Allan Darouse is the Cajun Constructors superintendent over the two task orders still under construction. These are readily identifiable by the file of 37 (at last count) cranes lining a little over three miles of Peters Road. In addition to the H-pile driving teams, smaller cranes make the area a beehive of activity. Various makes of 175-ton cranes unload the H-piles, which are delivered by barge via the Harvey Canal, and 100-ton rigs are kept busy in the lay-down yard. Cajun uses 70-ton and 100-ton cranes for pouring concrete.

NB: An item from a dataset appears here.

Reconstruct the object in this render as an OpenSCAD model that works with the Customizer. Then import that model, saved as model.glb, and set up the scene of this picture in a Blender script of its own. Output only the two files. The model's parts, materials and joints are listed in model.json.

Darouse described the wall: On top of the H-piles to ground level, the base slab is poured in 30-foot-long sections, 19 feet wide, and ranging in thickness from 3.5 feet to 5.5 feet at the southern end. Within the slab is a triple mat of No. 11 rebar. QPL has been the rebar installation subcontractor for all three task orders. Sitting on that base slab is the actual floodwall, which is 2.5 feet thick and varies in height from 16 to 21 feet to achieve top elevation of 14 MSL, according to Sandefur and Charrier. "A fluted architectural finish is created with DOKA forms on the protected side of the wall facing Peters Road," Darouse added.

By the time these three Task Orders have been completed, Cajun will place approximately 78,000 cubic yards of concrete. Concrete is being delivered by two suppliers that have facilities nearby: Carlo Ditta, which has a batch plant just across the canal, and Lefarge's two area plants.

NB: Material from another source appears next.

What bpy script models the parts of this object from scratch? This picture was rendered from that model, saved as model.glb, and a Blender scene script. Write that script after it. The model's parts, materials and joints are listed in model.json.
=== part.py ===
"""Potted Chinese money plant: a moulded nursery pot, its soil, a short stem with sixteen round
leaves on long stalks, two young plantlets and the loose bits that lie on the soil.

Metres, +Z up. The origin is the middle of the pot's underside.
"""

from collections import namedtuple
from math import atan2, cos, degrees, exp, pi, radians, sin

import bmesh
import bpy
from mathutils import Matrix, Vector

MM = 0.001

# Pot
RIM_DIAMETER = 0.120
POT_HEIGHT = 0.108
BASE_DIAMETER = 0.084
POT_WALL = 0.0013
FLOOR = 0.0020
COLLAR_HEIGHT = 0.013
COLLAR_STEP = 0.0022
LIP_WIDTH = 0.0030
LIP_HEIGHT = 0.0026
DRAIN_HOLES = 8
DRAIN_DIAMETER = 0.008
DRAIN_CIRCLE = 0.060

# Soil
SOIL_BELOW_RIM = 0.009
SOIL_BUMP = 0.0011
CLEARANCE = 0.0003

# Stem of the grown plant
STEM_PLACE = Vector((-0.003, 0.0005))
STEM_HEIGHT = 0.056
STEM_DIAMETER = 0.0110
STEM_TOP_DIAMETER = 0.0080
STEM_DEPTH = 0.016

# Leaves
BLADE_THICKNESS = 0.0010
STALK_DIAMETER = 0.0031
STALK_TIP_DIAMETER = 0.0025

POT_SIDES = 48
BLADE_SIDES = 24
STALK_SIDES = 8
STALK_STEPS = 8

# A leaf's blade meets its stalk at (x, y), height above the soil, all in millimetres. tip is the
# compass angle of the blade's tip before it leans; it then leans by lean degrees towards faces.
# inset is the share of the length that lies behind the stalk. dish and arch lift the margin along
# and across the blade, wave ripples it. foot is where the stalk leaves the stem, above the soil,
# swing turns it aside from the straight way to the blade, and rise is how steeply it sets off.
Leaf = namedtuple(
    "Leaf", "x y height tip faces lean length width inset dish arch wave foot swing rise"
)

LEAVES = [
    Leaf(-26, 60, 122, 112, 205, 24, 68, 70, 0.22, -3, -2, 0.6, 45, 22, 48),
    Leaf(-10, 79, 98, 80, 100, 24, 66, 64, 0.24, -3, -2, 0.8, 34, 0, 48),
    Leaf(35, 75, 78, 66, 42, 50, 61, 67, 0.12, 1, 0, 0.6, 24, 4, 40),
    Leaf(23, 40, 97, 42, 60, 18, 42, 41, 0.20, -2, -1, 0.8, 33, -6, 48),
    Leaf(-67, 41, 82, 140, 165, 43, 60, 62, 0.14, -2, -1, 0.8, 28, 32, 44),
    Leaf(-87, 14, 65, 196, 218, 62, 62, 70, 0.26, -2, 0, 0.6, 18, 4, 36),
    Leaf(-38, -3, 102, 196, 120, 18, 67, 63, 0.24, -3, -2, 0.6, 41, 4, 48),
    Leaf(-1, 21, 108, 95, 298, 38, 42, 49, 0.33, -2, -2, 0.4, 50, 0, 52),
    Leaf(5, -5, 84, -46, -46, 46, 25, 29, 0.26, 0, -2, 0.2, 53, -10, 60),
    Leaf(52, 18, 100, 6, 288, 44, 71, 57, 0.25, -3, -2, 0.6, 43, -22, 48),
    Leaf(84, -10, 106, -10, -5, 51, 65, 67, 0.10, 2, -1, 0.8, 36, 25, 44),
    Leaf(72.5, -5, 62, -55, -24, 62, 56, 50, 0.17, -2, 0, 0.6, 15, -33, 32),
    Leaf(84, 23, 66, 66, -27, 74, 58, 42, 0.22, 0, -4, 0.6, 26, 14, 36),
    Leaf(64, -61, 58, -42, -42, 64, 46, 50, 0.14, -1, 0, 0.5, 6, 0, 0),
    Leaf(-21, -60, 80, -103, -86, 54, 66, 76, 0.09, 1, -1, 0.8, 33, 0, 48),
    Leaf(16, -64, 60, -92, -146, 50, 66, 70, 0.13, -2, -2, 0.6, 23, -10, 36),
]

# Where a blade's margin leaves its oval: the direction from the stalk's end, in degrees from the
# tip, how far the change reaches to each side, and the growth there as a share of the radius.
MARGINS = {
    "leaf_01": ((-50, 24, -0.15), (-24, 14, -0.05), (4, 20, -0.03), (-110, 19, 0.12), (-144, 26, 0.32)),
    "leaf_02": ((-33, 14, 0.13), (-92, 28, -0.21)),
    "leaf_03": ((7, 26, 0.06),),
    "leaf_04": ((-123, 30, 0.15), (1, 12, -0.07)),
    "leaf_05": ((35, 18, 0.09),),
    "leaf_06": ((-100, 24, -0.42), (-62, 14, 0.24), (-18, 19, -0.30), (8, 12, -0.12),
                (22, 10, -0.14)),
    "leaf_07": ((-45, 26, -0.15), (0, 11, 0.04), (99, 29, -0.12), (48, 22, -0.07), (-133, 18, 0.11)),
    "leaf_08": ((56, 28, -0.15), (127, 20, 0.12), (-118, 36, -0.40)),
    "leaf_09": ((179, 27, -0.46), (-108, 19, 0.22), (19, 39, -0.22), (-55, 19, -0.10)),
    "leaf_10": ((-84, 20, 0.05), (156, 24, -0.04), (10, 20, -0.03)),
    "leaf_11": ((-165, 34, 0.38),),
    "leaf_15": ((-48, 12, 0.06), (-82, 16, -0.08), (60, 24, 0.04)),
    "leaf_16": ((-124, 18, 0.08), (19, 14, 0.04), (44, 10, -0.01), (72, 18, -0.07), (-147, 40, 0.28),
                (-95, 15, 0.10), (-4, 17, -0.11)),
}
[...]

Massive steel swing gates are installed at each property owners' driveway entrance. "The 27-inch-thick steel gates, which are being fabricated and installed by Manufab, are hung on stainless steel hinges with 6-inch- diameter pins," said Dave Daniels, USACE inspector. "The gates open toward the canal, so that floodwaters would push the gates against the wall, increasing the seal." All businesses between the canal and the floodwall would be flooded in that event.